Michael Dukakis’s Snoopy-like tank ride did nothing to burnish his defense credentials in 1988, other than to highlight his utter inadequacy on national-security issues. And photographs of John Kerry brandishing a double-barreled shotgun while emerging from an Ohio cornfield with a dead goose will not change his well-earned image as the leader of the most anti-gun rights presidential ticket in history.

Four years ago, Al Gore espoused less radical positions in opposition to gun rights than Mr. Kerry and John Edwards do today, but, according to no less than Bill Clinton, those positions cost Mr. Gore the electoral votes of New Hampshire and Arkansas, and perhaps the electoral votes of Tennessee and Missouri as well. He could have added West Virginia, too, and he also acknowledged that the National Rifle Association “nearly whipped us in two or three other places,” such as Michigan, Pennsylvania and Wisconsin.
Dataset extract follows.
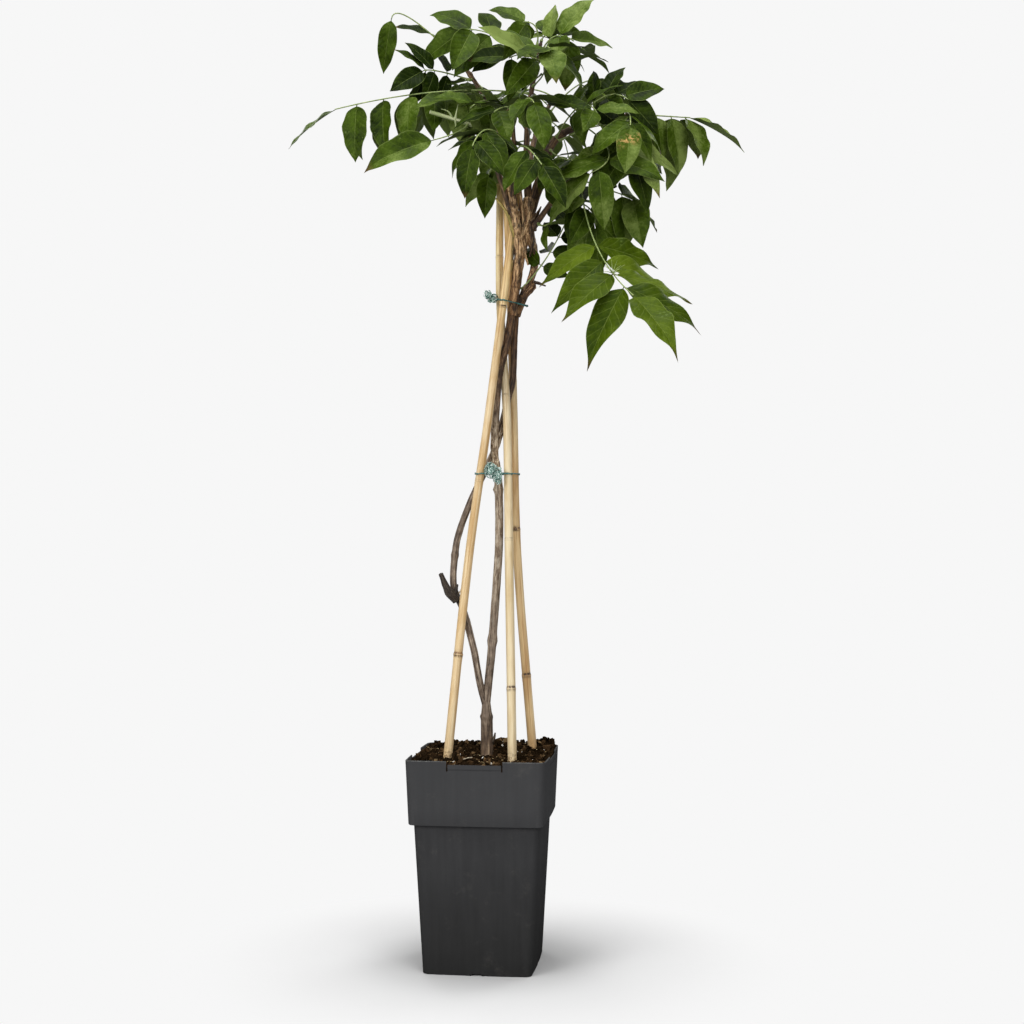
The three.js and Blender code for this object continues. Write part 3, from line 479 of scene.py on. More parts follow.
def bark_look():
    look = Look("bark")
    up = look.axis(2)
    fibres = look.streaks(520, 0.045, 4, 0.65)
    flakes = look.streaks(380, 0.2, 6, 0.8, 0.5)
    streak = look.plus(look.times(fibres, 0.7), look.times(look.noise(90, 4, 0.6), 0.3))
    look.colour = look.ramp(streak, (0.39, (0.024, 0.015, 0.010)), (0.47, (0.105, 0.073, 0.050)),
                            (0.55, (0.200, 0.150, 0.107)), (0.65, (0.43, 0.35, 0.265)))
    for mark, stops in (
        ("shaggy", ((0.41, (0.010, 0.005, 0.002)), (0.47, (0.120, 0.062, 0.026)),
                    (0.53, (0.50, 0.35, 0.20)), (0.60, (1.0, 0.90, 0.70)))),
        ("tan", ((0.39, (0.05, 0.024, 0.010)), (0.47, (0.34, 0.23, 0.13)), (0.57, (1.0, 0.88, 0.68)))),
    ):
        look.paint(look.ramp(flakes, *stops), look.mark(mark))
    look.paint((0.007, 0.005, 0.004), look.mark("dark"), 0.92)
    look.paint(look.ramp(flakes, (0.36, (0.20, 0.22, 0.06)), (0.6, (0.62, 0.60, 0.27))), look.mark("pale"))
    look.tint((0.90, 0.70, 0.49), look.span(up, 0.68, 0.84))
    look.tint((0.82, 0.72, 0.60), look.span(up, 0.27, 0.34, 1.0, 0.0))
    # Painted shade: the stems darken in a band just below the leafy head
    look.tint((0.60, 0.52, 0.46), look.span(up, 0.68, 0.76), look.span(up, 0.87, 0.93, 1.0, 0.0))
    # Painted shade: dark patches on the stems below the head stand in for their shaded sides
    shade_patches = look.span(look.noise(95, 4, 0.65, stretch=(1, 1, 0.45)), 0.50, 0.62)
    look.paint((0.030, 0.017, 0.010), shade_patches, look.span(up, 0.66, 0.80, 0.0, 0.85))
    height = look.plus(look.times(fibres, 0.5), look.times(flakes, 0.7))
    look.bump(look.times(height, look.plus(look.mark("shaggy"), 0.22, clamp=True)), 0.0020)
    return look.finish(look.span(fibres, 0.3, 0.7, 0.5, 0.75), 0.35)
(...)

An NRA voting analysis found that Mr. Kerry opposed the gun-rights position on 55 of the 59 votes he cast on firearms and hunting issues during his 20-year Senate career, making him “the most anti-gun presidential nominee in U.S. history.” Mr. Kerry sports a lifetime 100 percent voting record from the Brady Campaign, formerly known as Handgun Control, Inc. As a senator and longtime opponent of the Second Amendment, Mr. Kerry has written to constituents instructing them that “[h]andguns pose an increasing danger to the safety and welfare of the American public.” Illustrating why he is embraced by the trial lawyers, the Democratic presidential nominee advocates the extreme position of holding gun manufacturers, who are already strictly regulated, liable for the actions of criminals who misuse guns. Mr. Kerry has also proposed new taxes on guns and ammunition as well.

It is safe to say that the Second Amendment would be under constant assault from the judges that Mr. Kerry would appoint.